4. ✅ Implement Retry Mechanisms: For operations that are prone to transient failures, incorporate retry logic.
5. ✅ Regularly Review and Refactor: Conduct periodic reviews of the test suite to identify and refactor flaky tests.

7. Automating Flaky Test Detection

Utilizing CI/CD tools can help automate the detection of flaky tests:

1. Identify Flaky Tests: CI/CD tools can flag tests with inconsistent results over multiple runs.
2. Selective Re-runs: Instead of executing the entire suite, re-run only the tests that failed to confirm issues.
3. Visualize Test Failure Patterns: Use dashboards and reporting features to visualize trends and patterns in test failures, aiding in root cause analysis.

8. Tools for Managing Flaky Tests

Consider utilizing the following tools to manage flaky tests effectively:

• Selenium Grid: Facilitates testing across different browser environments, reducing inconsistencies.
• TestNG Retry Analyzer: Automatically retries failed tests, helping to identify true failures.
• Cypress & Playwright: Both frameworks come with built-in retry logic for unstable UI tests, streamlining the testing process.

9. Case Study: How QA Tech Xperts Pvt Ltd Tackled Flaky Tests

Challenges Faced:

1. Headless Browser Failures:
   In CI/CD environments, tests frequently failed due to discrepancies in how browsers rendered UI elements. The lack of a graphical interface in headless mode led to timing issues, where elements were not fully loaded or visible before interaction.
2. Random API Failures:
   Tests that depended on external APIs experienced sporadic failures due to network instability. Fluctuations in network performance could result in timeouts or unexpected status codes, leading to unreliable test outcomes.
3. Test Data Inconsistencies:
   The use of shared test data among different test cases resulted in unpredictable failures. If one test modified a record in the database, it could inadvertently affect subsequent tests that relied on the same data.

Solutions Implemented:

1. Replaced Hardcoded Waits:
   The team transitioned from using hardcoded waits (e.g., `Thread.sleep

()) to implementing explicit waits using the WebDriverWait` class in Selenium. This allowed tests to wait dynamically for specific conditions to be met:

WebDriverWait wait = new WebDriverWait(driver, Duration.ofSeconds(10));
WebElement loginButton = wait.until(ExpectedConditions.elementToBeClickable(By.id("loginButton")));
loginButton.click();

2. Mocked API Responses:
   To address unpredictability in external dependencies, the QA team implemented API mocking using tools like WireMock.
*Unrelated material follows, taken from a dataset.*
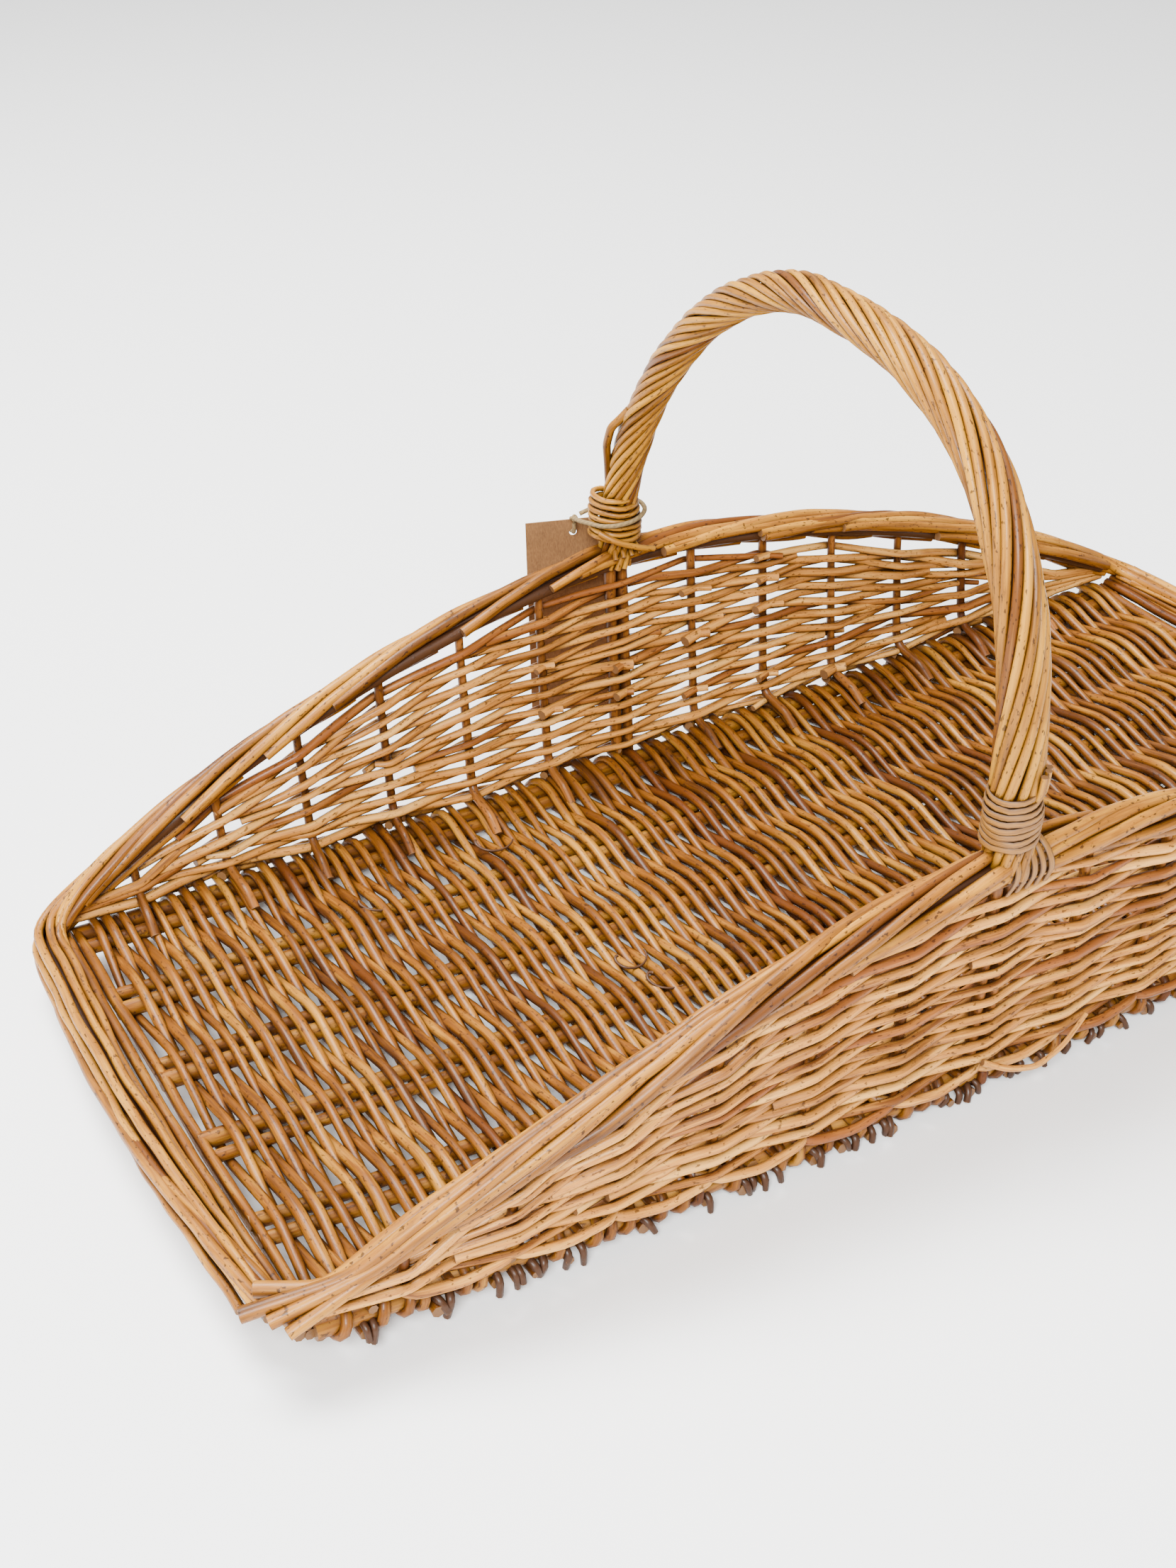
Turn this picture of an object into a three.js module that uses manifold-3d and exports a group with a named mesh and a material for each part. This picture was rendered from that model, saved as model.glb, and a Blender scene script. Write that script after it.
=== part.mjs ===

By simulating API responses, tests could run in a controlled environment without relying on the actual network:

   wireMockServer.stubFor(get(urlEqualTo("/data"))
       .willReturn(aResponse()
       .withStatus(200)
       .withHeader("Content-Type", "application/json")
       .withBody("{\"key\":\"value\"}")));
   

3. Parallelized Tests:
   The QA Tech Xperts team leveraged Selenium Grid to run tests in parallel across multiple browser instances. This minimized resource contention and sped up the testing process:

   grid:
     hub:
       host: "localhost"
       port: 4444
     nodes:
       - node:
           host: "localhost"
           port: 5555
           capabilities:
             - browserName: "chrome"
               maxInstances: 5
   

4. Isolated Test Data:
   The team implemented a strategy of using isolated test data for each test run. This ensured that no shared data conflicts affected test outcomes:

   @BeforeMethod
   public void setUp() {
       database.reset(); // Reset database to a known state
   }
   

Result:
The combination of these initiatives led to an 80% reduction in flaky tests. Enhanced test reliability translated into more efficient CI/CD pipelines, allowing for quicker releases without compromising quality. This case study highlights the importance of addressing flaky tests proactively, utilizing robust testing strategies, and leveraging modern tools to create a more reliable testing environment.

10. Final Thoughts

Flaky tests slow down development, waste resources, and reduce trust in automation. By identifying, preventing, and automating flaky test detection, teams can cultivate robust and dependable test automation frameworks.